[Begin INFORMATION SHOWN]

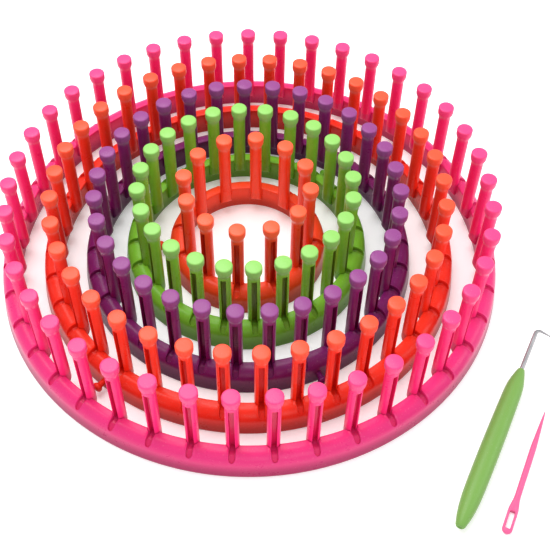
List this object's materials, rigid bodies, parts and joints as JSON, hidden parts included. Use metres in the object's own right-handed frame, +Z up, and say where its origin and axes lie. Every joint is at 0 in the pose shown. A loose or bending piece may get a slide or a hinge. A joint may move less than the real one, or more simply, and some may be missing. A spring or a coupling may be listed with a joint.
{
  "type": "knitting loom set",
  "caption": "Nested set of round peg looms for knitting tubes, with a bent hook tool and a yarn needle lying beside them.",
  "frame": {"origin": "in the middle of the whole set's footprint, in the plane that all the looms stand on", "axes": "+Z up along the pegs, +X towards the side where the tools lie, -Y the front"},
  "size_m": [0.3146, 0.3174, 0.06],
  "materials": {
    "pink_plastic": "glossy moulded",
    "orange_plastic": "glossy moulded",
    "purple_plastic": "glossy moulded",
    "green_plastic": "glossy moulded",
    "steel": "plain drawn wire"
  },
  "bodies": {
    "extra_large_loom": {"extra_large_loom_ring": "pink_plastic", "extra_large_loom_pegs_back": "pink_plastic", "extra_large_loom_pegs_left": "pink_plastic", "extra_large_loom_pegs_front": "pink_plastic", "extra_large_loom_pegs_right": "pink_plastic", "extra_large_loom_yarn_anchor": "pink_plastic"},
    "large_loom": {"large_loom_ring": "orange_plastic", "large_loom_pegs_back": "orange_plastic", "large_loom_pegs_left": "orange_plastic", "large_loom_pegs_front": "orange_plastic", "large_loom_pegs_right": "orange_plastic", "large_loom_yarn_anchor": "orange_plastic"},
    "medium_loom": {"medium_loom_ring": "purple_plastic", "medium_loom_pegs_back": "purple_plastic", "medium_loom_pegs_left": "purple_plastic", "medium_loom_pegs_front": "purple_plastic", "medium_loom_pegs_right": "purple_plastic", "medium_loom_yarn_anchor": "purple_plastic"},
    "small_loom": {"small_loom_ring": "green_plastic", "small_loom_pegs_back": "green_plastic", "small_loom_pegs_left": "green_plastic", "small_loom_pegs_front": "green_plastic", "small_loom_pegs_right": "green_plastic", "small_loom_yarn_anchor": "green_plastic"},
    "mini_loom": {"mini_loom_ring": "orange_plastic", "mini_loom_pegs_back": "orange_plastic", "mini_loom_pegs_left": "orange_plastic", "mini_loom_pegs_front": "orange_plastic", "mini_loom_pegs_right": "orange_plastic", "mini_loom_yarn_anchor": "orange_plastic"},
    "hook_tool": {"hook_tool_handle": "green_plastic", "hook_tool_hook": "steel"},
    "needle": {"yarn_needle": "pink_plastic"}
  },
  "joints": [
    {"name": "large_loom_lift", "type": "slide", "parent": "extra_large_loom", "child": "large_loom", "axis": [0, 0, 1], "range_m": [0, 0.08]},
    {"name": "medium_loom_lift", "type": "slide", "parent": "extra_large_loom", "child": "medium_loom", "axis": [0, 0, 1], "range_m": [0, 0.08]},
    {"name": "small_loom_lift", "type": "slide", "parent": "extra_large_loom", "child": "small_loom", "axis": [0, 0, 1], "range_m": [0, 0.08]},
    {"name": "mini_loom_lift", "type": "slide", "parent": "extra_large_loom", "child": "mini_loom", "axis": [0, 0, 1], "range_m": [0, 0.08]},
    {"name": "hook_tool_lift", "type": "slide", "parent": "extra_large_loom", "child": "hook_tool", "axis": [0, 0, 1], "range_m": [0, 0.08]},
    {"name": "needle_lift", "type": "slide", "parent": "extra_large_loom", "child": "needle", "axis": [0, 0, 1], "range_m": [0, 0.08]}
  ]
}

[End INFORMATION SHOWN]

WRITTEN INSTRUCTION: Copy out each line exactly.

WRITTEN RESPONSE:
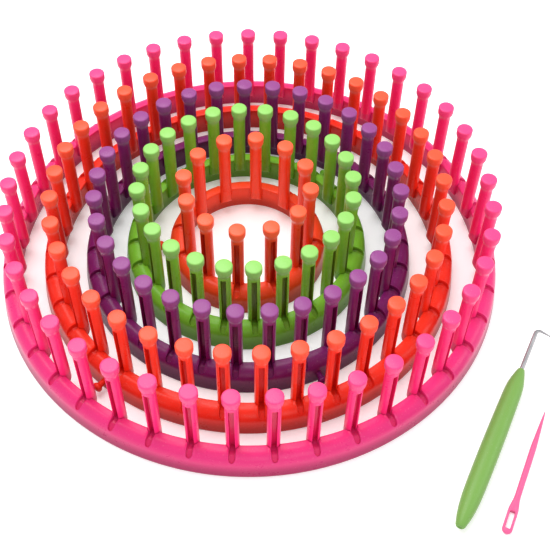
List this object's materials, rigid bodies, parts and joints as JSON, hidden parts included. Use metres in the object's own right-handed frame, +Z up, and say where its origin and axes lie. Every joint is at 0 in the pose shown. A loose or bending piece may get a slide or a hinge. A joint may move less than the real one, or more simply, and some may be missing. A spring or a coupling may be listed with a joint.
{
  "type": "knitting loom set",
  "caption": "Nested set of round peg looms for knitting tubes, with a bent hook tool and a yarn needle lying beside them.",
  "frame": {"origin": "in the middle of the whole set's footprint, in the plane that all the looms stand on", "axes": "+Z up along the pegs, +X towards the side where the tools lie, -Y the front"},
  "size_m": [0.3146, 0.3174, 0.06],
  "materials": {
    "pink_plastic": "glossy moulded",
    "orange_plastic": "glossy moulded",
    "purple_plastic": "glossy moulded",
    "green_plastic": "glossy moulded",
    "steel": "plain drawn wire"
  },
  "bodies": {
    "extra_large_loom": {"extra_large_loom_ring": "pink_plastic", "extra_large_loom_pegs_back": "pink_plastic", "extra_large_loom_pegs_left": "pink_plastic", "extra_large_loom_pegs_front": "pink_plastic", "extra_large_loom_pegs_right": "pink_plastic", "extra_large_loom_yarn_anchor": "pink_plastic"},
    "large_loom": {"large_loom_ring": "orange_plastic", "large_loom_pegs_back": "orange_plastic", "large_loom_pegs_left": "orange_plastic", "large_loom_pegs_front": "orange_plastic", "large_loom_pegs_right": "orange_plastic", "large_loom_yarn_anchor": "orange_plastic"},
    "medium_loom": {"medium_loom_ring": "purple_plastic", "medium_loom_pegs_back": "purple_plastic", "medium_loom_pegs_left": "purple_plastic", "medium_loom_pegs_front": "purple_plastic", "medium_loom_pegs_right": "purple_plastic", "medium_loom_yarn_anchor": "purple_plastic"},
    "small_loom": {"small_loom_ring": "green_plastic", "small_loom_pegs_back": "green_plastic", "small_loom_pegs_left": "green_plastic", "small_loom_pegs_front": "green_plastic", "small_loom_pegs_right": "green_plastic", "small_loom_yarn_anchor": "green_plastic"},
    "mini_loom": {"mini_loom_ring": "orange_plastic", "mini_loom_pegs_back": "orange_plastic", "mini_loom_pegs_left": "orange_plastic", "mini_loom_pegs_front": "orange_plastic", "mini_loom_pegs_right": "orange_plastic", "mini_loom_yarn_anchor": "orange_plastic"},
    "hook_tool": {"hook_tool_handle": "green_plastic", "hook_tool_hook": "steel"},
    "needle": {"yarn_needle": "pink_plastic"}
  },
  "joints": [
    {"name": "large_loom_lift", "type": "slide", "parent": "extra_large_loom", "child": "large_loom", "axis": [0, 0, 1], "range_m": [0, 0.08]},
    {"name": "medium_loom_lift", "type": "slide", "parent": "extra_large_loom", "child": "medium_loom", "axis": [0, 0, 1], "range_m": [0, 0.08]},
    {"name": "small_loom_lift", "type": "slide", "parent": "extra_large_loom", "child": "small_loom", "axis": [0, 0, 1], "range_m": [0, 0.08]},
    {"name": "mini_loom_lift", "type": "slide", "parent": "extra_large_loom", "child": "mini_loom", "axis": [0, 0, 1], "range_m": [0, 0.08]},
    {"name": "hook_tool_lift", "type": "slide", "parent": "extra_large_loom", "child": "hook_tool", "axis": [0, 0, 1], "range_m": [0, 0.08]},
    {"name": "needle_lift", "type": "slide", "parent": "extra_large_loom", "child": "needle", "axis": [0, 0, 1], "range_m": [0, 0.08]}
  ]
}